GOP out on a limb over the cliff

During one of the early Republican debates, Mitt Romney indicated he would not accept a budget deal of $10 in spending cuts for every $1 in revenue.  It is widely accepted Republican dogma that any tax increase is terrible and will likely mean a serious primary challenger for any GOPers who vote for more revenue.

A new Gallup poll shows just how out-of-step this foundational belief of the Republican Party is.  Voters were asked if the deficit should be reduced entirely by spending cuts, mostly cuts, entirely by raising taxes, mostly taxes, or equally between the two.  Since the question was last asked, an equal plan has taken the lead, moving from an 18% deficit to one that is mostly/entirely spending cuts to a 5% advantage.   That doesn't count the 11% who think the solution is entirely tax increases, plus whatever portion of voters who would be happy with the 10:1 split Romney/Republicans rejected.

The Republican Party is far to the right of the voters on this issue.  Obama must be far to the left of the voters, n'est-ce pas?  Actually, the plan he proposes envisions $4 trillion in deficit reduction, with $1.6 trillion, or 40%, coming from increased revenues and the other 60% coming from spending cuts.  A plan with more spending cuts than tax increases puts Obama to the right of the 56% of Americans who told Gallup they want a balanced or tax-heavy plan.

It's a perfect microcosm of the last four years.  Republicans take a far-right stance, Obama goes past halfway to try to make a deal, and Republicans refuse to budge.

Tuesday, November 13, 2012

Sexting while driving off a cliff

Our economy is hurtling toward the fiscal cliff.  Without action, we could face a recession.  To avoid it, trillions of dollars will be moved around, causing fundamental changes in the lives of many/most Americans in the process.  And yet, instead of focusing on constructive debate or skilled deal-making, our political system has spent the last 4 days falling over itself to dig up every lurid detail of a sex scandal which, so far has been discovered, hasn't actually affected anything real.

Monday, November 12, 2012

Republican denialism

Here's a very illuminating panel discussion with Republicans from across the spectrum (for Republicans, anyway).  The most interesting/important statements came from Cathy McMorris Rodgers, whose position as Vice Chair of the House Republican Caucus makes her the highest-ranking female Republican.  At around 1:13 of the linked video "What I saw, largely, was a status quo election.  The voters decided to keep things basically the same, with the Republicans in the majority in the House."  She says later, at 11:00, when asked how the Republican party can succeed, that "We saw in the House, the Republicans kept the majority.  We had been bold, we had been putting forward our solutions whether it was on the economy, the fiscal cliff, how to get Americans back to work.  We've been putting that forward and we got re-elected."
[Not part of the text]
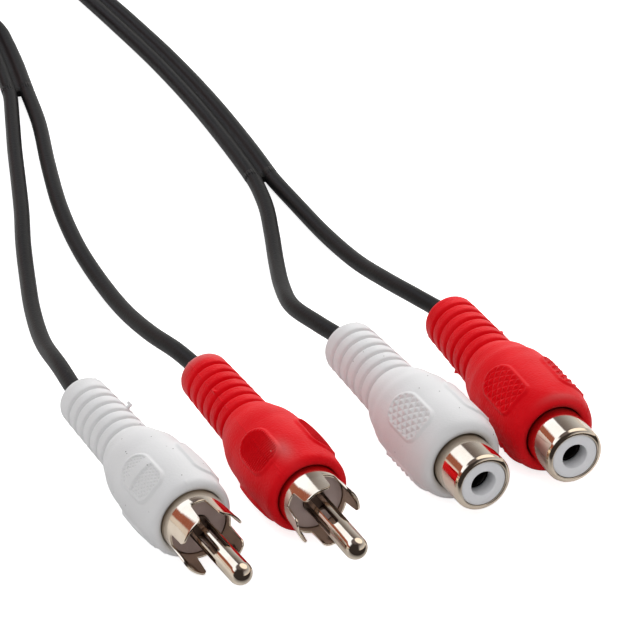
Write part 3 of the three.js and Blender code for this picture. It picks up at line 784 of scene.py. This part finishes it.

She seems to think that a "status quo" election as the minority party when unemployment is at 7.9% is an indication to just keep on keepin' on.  A status quo election is a disaster for the minority party in this kind of environment.  Does she think that they'll do just as well next in 2016 when unemployment is around 6% (.pdf)?

Sunday, November 11, 2012

The party Republican voters want, deserve

Grover Norquist has a majority of the House of Representatives under his thumb.  219 representatives have signed his pledge (.pdf) to never raise taxes on anyone ever, and that's enough to keep a deal from happening.  Of course, Norquist himself actually has no official power.  He doesn't decide who is on the ballot.  But, as demonstrated in the GOP primary defeats of relative moderates like Richard Lugar and Bob Bennett, any Republican who shows any hint of being insufficiently conservative is not long for this political world.  A Republican who breaks a pledge to Norquist would certainly face a primary challenger supported by Norquist and Co., and that Republican would almost certainly lose.

Republican voters have shown no inclination to encourage compromise or moderation.  It would take an act of political courage for a Republican to challenge his own constituency to change their stance.  GOP voters have so routinely purged legislators capable of legislating that there is no one left foolish enough to fight the status quo.

So now we have a 219 representatives who would be committing career suicide if they led the nation away from the fiscal cliff.  With a majority of the House sworn to never raise taxes, along with a president who's said he will veto a cliff-avoiding bill that doesn't raise taxes on the rich, I'm not optimistic that we can avoid a Washington-induced recession.

Friday, November 9, 2012

Which House party has more support?

Quick, which party's House candidates got more votes this election?  The Republicans, of course.  Right?  Chief anti-tax zealot Grover Norquist points to Republicans' holding their majority in the House as validation of their anti-tax zealotry and encouragement for them to hold the line during the upcoming "fiscal cliff" negotiations.

Actually, Democratic candidates won more votes than their GOP counterparts.  But thanks to extensive gerrymandering, many of the Democratic House voters are all crammed into the same mostly-urban districts, handing them huge victories while Republicans win closer races elsewhere.  I am represented in the House by Marcia Fudge, who was unopposed in 2012 and who has never received less than 80% of the vote in a general election.  Meanwhile, my area's previous representative, Betty Sutton, lost her bid by a margin of 52.2% to 47.8% after her district was eliminated in Republican-run post-Census redistricting.

Ohio has 16 congressional districts.  Pennsylvania has 18.  Obama won both states, so one might expect that Democrats might at least be competitive in the House delegations.  Unfortunately, thanks to how the lines are drawn, they only managed to win 9 of the 34.